Dağ ve oymak havalarının karakteristik bir örneği olan bozlaklar tarz ve üslup itibariyle de muhteliftir. Herhangi bir konu ifadesi olarak söylenen serbest deyişin, esas taraflarından birini belirten bozlak tarzı; yiğitleme bozlak, güzelleme, harbi, yanık, ağıtlama, Kerem bozlağı gibi mevzulara göre söylenir ve her mevzuun ismini alırlar. Burada verdiğimiz Türkmen bozlağı, yanık güzelleme olarak söylenmiştir. Mevzu itibariyle de, hasretini çektiği varlığın kaybolmasından ileri gelen acının ifadesidir. Saz refakatiyle söylenmiş olan bu Türkmen bozlağı, iki kısım olarak gösterilir.
1- Saz ile Ayak: Bozlağın bütünü, ikinci kısımdaki bölümleriyle yalnız saz tarafından çalınır.
2- Bozlak: Saz göstermesiyle ses iştirak eder.
Sözlü melodinin bölümleri:
a) Karar perdesinin bir oktav incesinden alarak tonike nazaran kent yani beşli ses arasında bir müddet hareketli olarak devam eder ve kent üzerinde yarım bir kararla biraz durulur.
b) Yine toniğin bir oktav tizinden alarak tiyera üzerinde yine bir muvakkat kararla kalır.
c) Üçüncü son alış, neticeyi belirtmek üzere, yedinci sesten alarak durmadan perde perde hisedilir bir şekilde tam karara varılır ve bu suretle sona erer.
Burada sazın iştirak tarzına dikkat edilirse saz düzeninin icabatına göre perde basışlarından hasıl olan akorlarla ses desteklenir.
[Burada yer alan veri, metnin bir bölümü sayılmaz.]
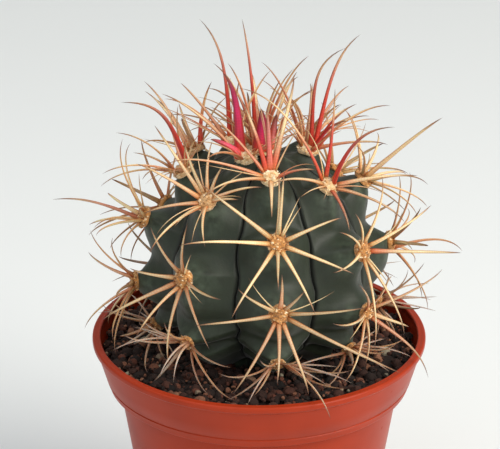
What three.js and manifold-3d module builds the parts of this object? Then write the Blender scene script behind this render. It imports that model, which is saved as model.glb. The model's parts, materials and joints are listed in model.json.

Sazın melodiye iştiraki, sesin melodisini takipten ibarettir. (Türkmen bozlağının bu tarzdaki makamında bulunan si bemol, melodinin en karakteristik bir arızasıdır. Karara varan si bemol dört koma diktir. Bir oktav tizde bulunan si bemol ise tam ve normal olanıdır.)
Bozlağın aynı bölgede yapılan değişmelerini gösteren misalleri evvelkiler gibi kullanılmasında mahzur yoktur.
***
Şehirlerin musiki terennüm hususiyetlerini belirten maya, hoyrat, divan vs gibi tarzların karşılığı olarak bozlak terennüm tarzını da, birçok kısımlara ayırmak mümkündür. Daha ziyade dağlı ve aşiret ağzının bir örneği olan, buradaki verdiğimiz Türkmen bozlağı, ayrılığın verdiği tahassürü önceden duyarak, bu duygusunu sevgiliye ifade etmektedir. Bu mevzua göre ayrılığın ağıtlamasını yapmaktadır ki, yanık güzelleme bozlağı olan bu tarz, bir topluluğun terennüm hususiyetini belirten karakteristik bir duygu ifadesi örneğidir. Dağ, vadi, geçit gibi tabiatın arızalı ve yüksek iklimi olan yerlerindeki yaşayanlara mahsus olan bu tarz ve üslup, aynı zamanda sert, vahşi güzelliklerin yumuşak ve munis bir ifadesidir. Bu iklimlerde yaşayan insan, tabiattan aldığı ilhamla coşarak duygusunu doğrudan doğruya yine tabiata gür ve sıhhatli sesiyle haykırır. Çünkü, onun yegane yoldaşı tabiatıdır. Bu duygusuna karşı ondan, yani tabiatın vereceği cevaba karşı olan kuvvetli inaniyle teselli bulur. Bu bakımdan bozlaklar ekseriyetle sazsız olarak söylenen Türk tarzları ise de, cura, bağlama gibi küçük olan çalgı aletleriyle çalınıp söylenmesini esasa daha uygun sayarlar. Bozlak tarz ve üslubuna engin yerlerde, ovalarda, sahillerde tesadüf etmek mümkün değildir.